══ Dataset records
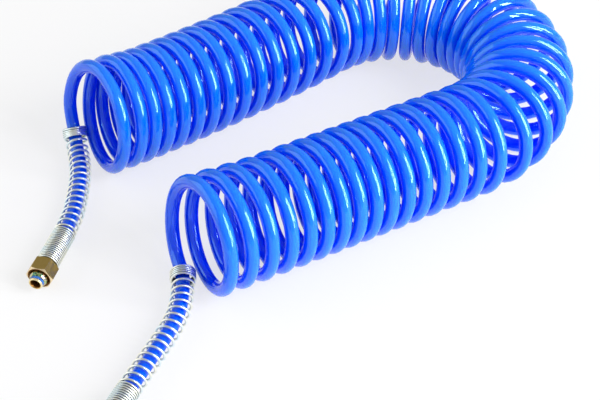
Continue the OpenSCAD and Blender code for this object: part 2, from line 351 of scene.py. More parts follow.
def tube(name, points, radius):
    """A closed tube round a line of points."""
    curve = bpy.data.curves.new(name, "CURVE")
    curve.dimensions = "3D"
    curve.bevel_depth = radius
    curve.bevel_resolution = TUBE_RESOLUTION
    curve.use_fill_caps = True
    line = curve.splines.new("POLY")
    line.points.add(len(points) - 1)
    for slot, p in zip(line.points, points):
        slot.co = (*p, 1)
    line.use_smooth = True
    piece = bpy.data.objects.new(name, curve)
    bpy.context.collection.objects.link(piece)
    pick(piece)
    bpy.ops.object.convert(target="MESH")
    bpy.ops.object.shade_smooth()
    piece.name = name
    print(name, "faces:", len(piece.data.polygons))
    return piece


hose = tube("hose", hose_line, HOSE_R)
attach(hose, "hose")
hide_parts("near_tail", "near_coil", "bend_1", "bend_2", "bend_3", "far_coil", "far_tail")

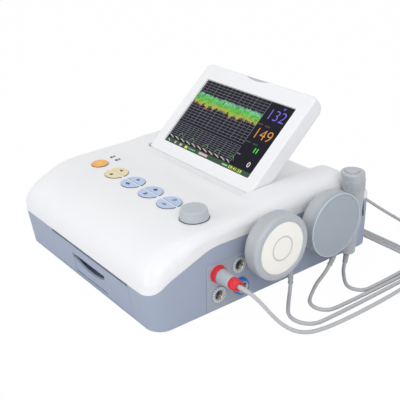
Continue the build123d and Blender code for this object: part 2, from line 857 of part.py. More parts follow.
════
**Given task**
Repeat the material above exactly.

**Answer to this problem**
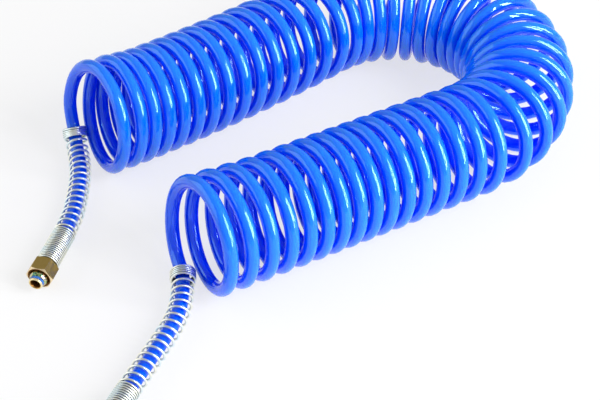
Continue the OpenSCAD and Blender code for this object: part 2, from line 351 of scene.py. More parts follow.
def tube(name, points, radius):
    """A closed tube round a line of points."""
    curve = bpy.data.curves.new(name, "CURVE")
    curve.dimensions = "3D"
    curve.bevel_depth = radius
    curve.bevel_resolution = TUBE_RESOLUTION
    curve.use_fill_caps = True
    line = curve.splines.new("POLY")
    line.points.add(len(points) - 1)
    for slot, p in zip(line.points, points):
        slot.co = (*p, 1)
    line.use_smooth = True
    piece = bpy.data.objects.new(name, curve)
    bpy.context.collection.objects.link(piece)
    pick(piece)
    bpy.ops.object.convert(target="MESH")
    bpy.ops.object.shade_smooth()
    piece.name = name
    print(name, "faces:", len(piece.data.polygons))
    return piece


hose = tube("hose", hose_line, HOSE_R)
attach(hose, "hose")
hide_parts("near_tail", "near_coil", "bend_1", "bend_2", "bend_3", "far_coil", "far_tail")

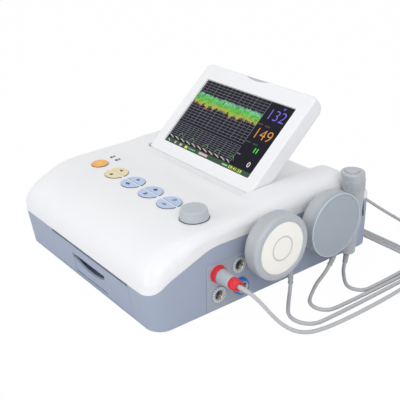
Continue the build123d and Blender code for this object: part 2, from line 857 of part.py. More parts follow.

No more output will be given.